Start of Recorded information

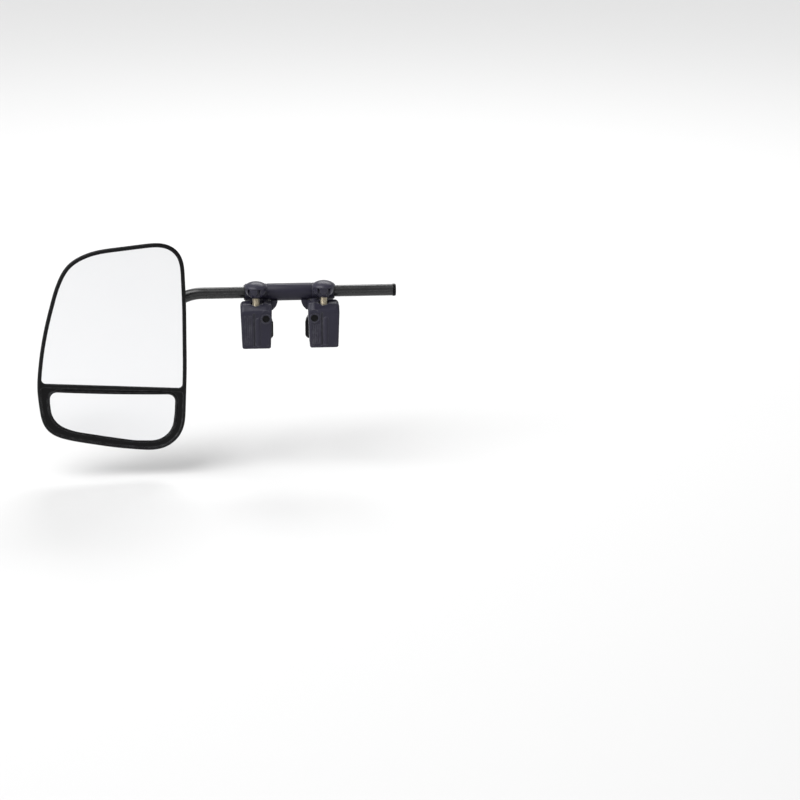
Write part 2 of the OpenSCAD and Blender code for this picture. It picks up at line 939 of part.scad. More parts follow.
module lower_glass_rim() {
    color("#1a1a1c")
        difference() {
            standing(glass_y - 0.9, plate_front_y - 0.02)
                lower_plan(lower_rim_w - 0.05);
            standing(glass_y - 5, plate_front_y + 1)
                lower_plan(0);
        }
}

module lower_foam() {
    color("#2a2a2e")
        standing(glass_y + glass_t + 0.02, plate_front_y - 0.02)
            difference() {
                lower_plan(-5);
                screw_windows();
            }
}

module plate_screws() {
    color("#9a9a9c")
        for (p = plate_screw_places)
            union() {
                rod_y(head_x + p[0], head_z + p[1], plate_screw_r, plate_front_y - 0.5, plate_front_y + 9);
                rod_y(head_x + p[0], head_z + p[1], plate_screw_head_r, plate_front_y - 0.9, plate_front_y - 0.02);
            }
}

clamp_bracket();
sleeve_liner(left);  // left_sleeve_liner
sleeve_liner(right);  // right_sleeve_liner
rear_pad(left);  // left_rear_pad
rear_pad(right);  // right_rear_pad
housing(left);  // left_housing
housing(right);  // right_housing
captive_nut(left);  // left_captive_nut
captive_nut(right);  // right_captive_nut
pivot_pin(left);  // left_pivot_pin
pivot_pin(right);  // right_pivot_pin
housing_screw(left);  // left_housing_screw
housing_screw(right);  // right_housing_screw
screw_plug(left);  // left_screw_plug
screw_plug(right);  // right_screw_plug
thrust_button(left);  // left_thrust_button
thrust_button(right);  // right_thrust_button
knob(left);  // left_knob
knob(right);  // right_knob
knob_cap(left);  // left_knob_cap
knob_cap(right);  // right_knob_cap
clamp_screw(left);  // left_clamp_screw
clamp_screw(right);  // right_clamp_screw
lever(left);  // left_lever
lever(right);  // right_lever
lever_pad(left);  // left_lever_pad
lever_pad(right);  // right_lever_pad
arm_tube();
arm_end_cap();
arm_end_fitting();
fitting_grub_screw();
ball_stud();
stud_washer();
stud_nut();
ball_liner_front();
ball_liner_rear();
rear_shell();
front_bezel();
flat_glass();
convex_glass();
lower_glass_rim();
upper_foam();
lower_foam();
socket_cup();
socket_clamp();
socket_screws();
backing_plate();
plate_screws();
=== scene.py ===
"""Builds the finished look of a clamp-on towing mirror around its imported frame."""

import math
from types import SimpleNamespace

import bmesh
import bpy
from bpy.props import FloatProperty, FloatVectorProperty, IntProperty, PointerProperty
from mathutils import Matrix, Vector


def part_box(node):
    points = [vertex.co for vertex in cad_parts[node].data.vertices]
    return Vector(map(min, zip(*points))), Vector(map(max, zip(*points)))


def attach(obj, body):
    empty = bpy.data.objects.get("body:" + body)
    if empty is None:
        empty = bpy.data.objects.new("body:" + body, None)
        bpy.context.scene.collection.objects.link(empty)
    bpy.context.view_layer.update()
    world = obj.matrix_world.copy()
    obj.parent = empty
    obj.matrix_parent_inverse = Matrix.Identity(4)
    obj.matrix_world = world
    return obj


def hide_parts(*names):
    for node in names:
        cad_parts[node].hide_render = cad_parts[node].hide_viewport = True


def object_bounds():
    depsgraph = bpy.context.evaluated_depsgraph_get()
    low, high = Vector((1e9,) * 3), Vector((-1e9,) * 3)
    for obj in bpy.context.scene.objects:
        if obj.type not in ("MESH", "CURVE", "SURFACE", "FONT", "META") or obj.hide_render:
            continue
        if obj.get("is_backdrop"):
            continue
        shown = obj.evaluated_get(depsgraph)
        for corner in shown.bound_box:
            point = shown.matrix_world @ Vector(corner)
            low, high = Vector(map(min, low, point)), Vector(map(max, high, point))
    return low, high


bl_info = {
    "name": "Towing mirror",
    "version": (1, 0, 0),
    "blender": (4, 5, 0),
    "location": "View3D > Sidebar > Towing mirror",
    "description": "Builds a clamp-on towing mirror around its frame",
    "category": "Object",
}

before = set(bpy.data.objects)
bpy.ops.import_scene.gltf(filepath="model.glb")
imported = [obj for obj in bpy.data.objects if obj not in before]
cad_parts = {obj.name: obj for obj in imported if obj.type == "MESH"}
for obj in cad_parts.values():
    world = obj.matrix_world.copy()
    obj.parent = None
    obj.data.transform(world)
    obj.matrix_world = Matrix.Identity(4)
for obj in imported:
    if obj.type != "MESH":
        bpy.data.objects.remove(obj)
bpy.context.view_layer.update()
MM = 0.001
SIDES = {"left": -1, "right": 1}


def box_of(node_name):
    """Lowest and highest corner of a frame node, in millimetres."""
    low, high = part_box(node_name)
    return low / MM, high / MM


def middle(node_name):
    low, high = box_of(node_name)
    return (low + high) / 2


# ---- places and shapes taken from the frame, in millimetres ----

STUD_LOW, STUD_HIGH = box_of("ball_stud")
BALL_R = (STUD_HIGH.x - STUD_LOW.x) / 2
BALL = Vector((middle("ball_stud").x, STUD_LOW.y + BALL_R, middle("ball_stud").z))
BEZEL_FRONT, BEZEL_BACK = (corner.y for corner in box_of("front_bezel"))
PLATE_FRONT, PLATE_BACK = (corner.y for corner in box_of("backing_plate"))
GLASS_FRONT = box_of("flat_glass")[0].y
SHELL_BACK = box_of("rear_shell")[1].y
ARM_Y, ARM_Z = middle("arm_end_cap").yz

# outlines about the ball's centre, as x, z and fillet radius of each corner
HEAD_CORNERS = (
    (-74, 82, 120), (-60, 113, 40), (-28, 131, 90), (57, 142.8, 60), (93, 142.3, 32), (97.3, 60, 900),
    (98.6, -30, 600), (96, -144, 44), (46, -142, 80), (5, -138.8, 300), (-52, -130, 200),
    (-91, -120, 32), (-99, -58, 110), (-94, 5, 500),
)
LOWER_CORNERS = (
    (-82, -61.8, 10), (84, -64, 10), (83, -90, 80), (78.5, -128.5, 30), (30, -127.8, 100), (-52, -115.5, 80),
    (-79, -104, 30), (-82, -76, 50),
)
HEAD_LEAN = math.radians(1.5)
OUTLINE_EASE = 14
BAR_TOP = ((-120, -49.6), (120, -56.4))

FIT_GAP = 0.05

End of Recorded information

**Aim of the task**
Each line above must be printed exactly as it appears.

**Exercise output**
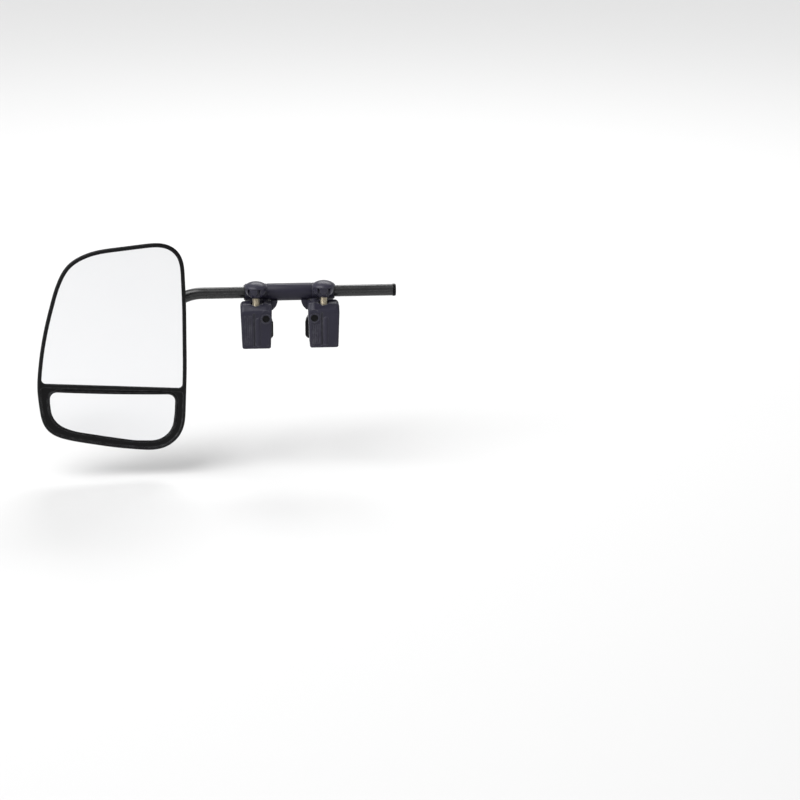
Write part 2 of the OpenSCAD and Blender code for this picture. It picks up at line 939 of part.scad. More parts follow.
module lower_glass_rim() {
    color("#1a1a1c")
        difference() {
            standing(glass_y - 0.9, plate_front_y - 0.02)
                lower_plan(lower_rim_w - 0.05);
            standing(glass_y - 5, plate_front_y + 1)
                lower_plan(0);
        }
}

module lower_foam() {
    color("#2a2a2e")
        standing(glass_y + glass_t + 0.02, plate_front_y - 0.02)
            difference() {
                lower_plan(-5);
                screw_windows();
            }
}

module plate_screws() {
    color("#9a9a9c")
        for (p = plate_screw_places)
            union() {
                rod_y(head_x + p[0], head_z + p[1], plate_screw_r, plate_front_y - 0.5, plate_front_y + 9);
                rod_y(head_x + p[0], head_z + p[1], plate_screw_head_r, plate_front_y - 0.9, plate_front_y - 0.02);
            }
}

clamp_bracket();
sleeve_liner(left);  // left_sleeve_liner
sleeve_liner(right);  // right_sleeve_liner
rear_pad(left);  // left_rear_pad
rear_pad(right);  // right_rear_pad
housing(left);  // left_housing
housing(right);  // right_housing
captive_nut(left);  // left_captive_nut
captive_nut(right);  // right_captive_nut
pivot_pin(left);  // left_pivot_pin
pivot_pin(right);  // right_pivot_pin
housing_screw(left);  // left_housing_screw
housing_screw(right);  // right_housing_screw
screw_plug(left);  // left_screw_plug
screw_plug(right);  // right_screw_plug
thrust_button(left);  // left_thrust_button
thrust_button(right);  // right_thrust_button
knob(left);  // left_knob
knob(right);  // right_knob
knob_cap(left);  // left_knob_cap
knob_cap(right);  // right_knob_cap
clamp_screw(left);  // left_clamp_screw
clamp_screw(right);  // right_clamp_screw
lever(left);  // left_lever
lever(right);  // right_lever
lever_pad(left);  // left_lever_pad
lever_pad(right);  // right_lever_pad
arm_tube();
arm_end_cap();
arm_end_fitting();
fitting_grub_screw();
ball_stud();
stud_washer();
stud_nut();
ball_liner_front();
ball_liner_rear();
rear_shell();
front_bezel();
flat_glass();
convex_glass();
lower_glass_rim();
upper_foam();
lower_foam();
socket_cup();
socket_clamp();
socket_screws();
backing_plate();
plate_screws();
=== scene.py ===
"""Builds the finished look of a clamp-on towing mirror around its imported frame."""

import math
from types import SimpleNamespace

import bmesh
import bpy
from bpy.props import FloatProperty, FloatVectorProperty, IntProperty, PointerProperty
from mathutils import Matrix, Vector


def part_box(node):
    points = [vertex.co for vertex in cad_parts[node].data.vertices]
    return Vector(map(min, zip(*points))), Vector(map(max, zip(*points)))


def attach(obj, body):
    empty = bpy.data.objects.get("body:" + body)
    if empty is None:
        empty = bpy.data.objects.new("body:" + body, None)
        bpy.context.scene.collection.objects.link(empty)
    bpy.context.view_layer.update()
    world = obj.matrix_world.copy()
    obj.parent = empty
    obj.matrix_parent_inverse = Matrix.Identity(4)
    obj.matrix_world = world
    return obj


def hide_parts(*names):
    for node in names:
        cad_parts[node].hide_render = cad_parts[node].hide_viewport = True


def object_bounds():
    depsgraph = bpy.context.evaluated_depsgraph_get()
    low, high = Vector((1e9,) * 3), Vector((-1e9,) * 3)
    for obj in bpy.context.scene.objects:
        if obj.type not in ("MESH", "CURVE", "SURFACE", "FONT", "META") or obj.hide_render:
            continue
        if obj.get("is_backdrop"):
            continue
        shown = obj.evaluated_get(depsgraph)
        for corner in shown.bound_box:
            point = shown.matrix_world @ Vector(corner)
            low, high = Vector(map(min, low, point)), Vector(map(max, high, point))
    return low, high


bl_info = {
    "name": "Towing mirror",
    "version": (1, 0, 0),
    "blender": (4, 5, 0),
    "location": "View3D > Sidebar > Towing mirror",
    "description": "Builds a clamp-on towing mirror around its frame",
    "category": "Object",
}

before = set(bpy.data.objects)
bpy.ops.import_scene.gltf(filepath="model.glb")
imported = [obj for obj in bpy.data.objects if obj not in before]
cad_parts = {obj.name: obj for obj in imported if obj.type == "MESH"}
for obj in cad_parts.values():
    world = obj.matrix_world.copy()
    obj.parent = None
    obj.data.transform(world)
    obj.matrix_world = Matrix.Identity(4)
for obj in imported:
    if obj.type != "MESH":
        bpy.data.objects.remove(obj)
bpy.context.view_layer.update()
MM = 0.001
SIDES = {"left": -1, "right": 1}


def box_of(node_name):
    """Lowest and highest corner of a frame node, in millimetres."""
    low, high = part_box(node_name)
    return low / MM, high / MM


def middle(node_name):
    low, high = box_of(node_name)
    return (low + high) / 2


# ---- places and shapes taken from the frame, in millimetres ----

STUD_LOW, STUD_HIGH = box_of("ball_stud")
BALL_R = (STUD_HIGH.x - STUD_LOW.x) / 2
BALL = Vector((middle("ball_stud").x, STUD_LOW.y + BALL_R, middle("ball_stud").z))
BEZEL_FRONT, BEZEL_BACK = (corner.y for corner in box_of("front_bezel"))
PLATE_FRONT, PLATE_BACK = (corner.y for corner in box_of("backing_plate"))
GLASS_FRONT = box_of("flat_glass")[0].y
SHELL_BACK = box_of("rear_shell")[1].y
ARM_Y, ARM_Z = middle("arm_end_cap").yz

# outlines about the ball's centre, as x, z and fillet radius of each corner
HEAD_CORNERS = (
    (-74, 82, 120), (-60, 113, 40), (-28, 131, 90), (57, 142.8, 60), (93, 142.3, 32), (97.3, 60, 900),
    (98.6, -30, 600), (96, -144, 44), (46, -142, 80), (5, -138.8, 300), (-52, -130, 200),
    (-91, -120, 32), (-99, -58, 110), (-94, 5, 500),
)
LOWER_CORNERS = (
    (-82, -61.8, 10), (84, -64, 10), (83, -90, 80), (78.5, -128.5, 30), (30, -127.8, 100), (-52, -115.5, 80),
    (-79, -104, 30), (-82, -76, 50),
)
HEAD_LEAN = math.radians(1.5)
OUTLINE_EASE = 14
BAR_TOP = ((-120, -49.6), (120, -56.4))

FIT_GAP = 0.05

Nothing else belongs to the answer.